20. Add Patterned Throw Pillows in Tribal or Geometric Prints
Patterned throw pillows in earth-toned tribal, Aztec, or geometric prints introduce visual interest and movement without adding a new color to the palette, since the patterns use the same earth tone color family in different combinations and proportions. Pattern adds energy to a room that might otherwise feel too uniformly solid across every surface.
A set of two patterned throw pillows in terracotta, cream, and brown tones runs $30 to $60 from retailers like West Elm or Anthropologie. Mix one patterned pillow with one solid pillow on each seat rather than pairs of matching patterns, which creates the same collected, layered look that works throughout an earth tone room.
21. Use Dried Florals and Pampas Grass for Organic Texture
Dried florals, pampas grass, and dried eucalyptus in a ceramic vase add height, movement, and organic texture to an earth tone living room without any ongoing maintenance.

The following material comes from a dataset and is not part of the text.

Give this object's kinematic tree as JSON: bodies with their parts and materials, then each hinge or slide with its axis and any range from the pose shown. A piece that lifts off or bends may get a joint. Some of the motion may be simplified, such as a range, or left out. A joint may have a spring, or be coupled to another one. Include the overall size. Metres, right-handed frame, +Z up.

Dried elements fit the earth tone aesthetic specifically because their faded, muted colors already sit within the same tonal range as the rest of the palette, unlike fresh flowers in bright colors that can clash.
Three stems of dried pampas grass in a 24-inch ceramic vase cost $15 to $25 from Etsy or a craft store and last two to three years with no water or sunlight requirements. Place the arrangement in a corner or beside a sofa where its height adds a vertical element that grounds the room from floor to a higher visual point.
Final Thoughts
An earth tone living room works when you layer multiple tones, textures, and materials rather than picking one shade of brown and calling it done. Start with your base, a terracotta or brown sofa, a jute rug, warm wood tones, then build up through olive, rust, mustard, and cream in textiles and accents. Swap your lighting to warm bulbs before you do anything else, since that single change determines whether every other color choice actually reads the way you intend. Your living room should feel like it belongs to a specific season, a warm autumn afternoon that never ends, and with these 21 ideas, that’s exactly the feeling you’ll get every time you walk in.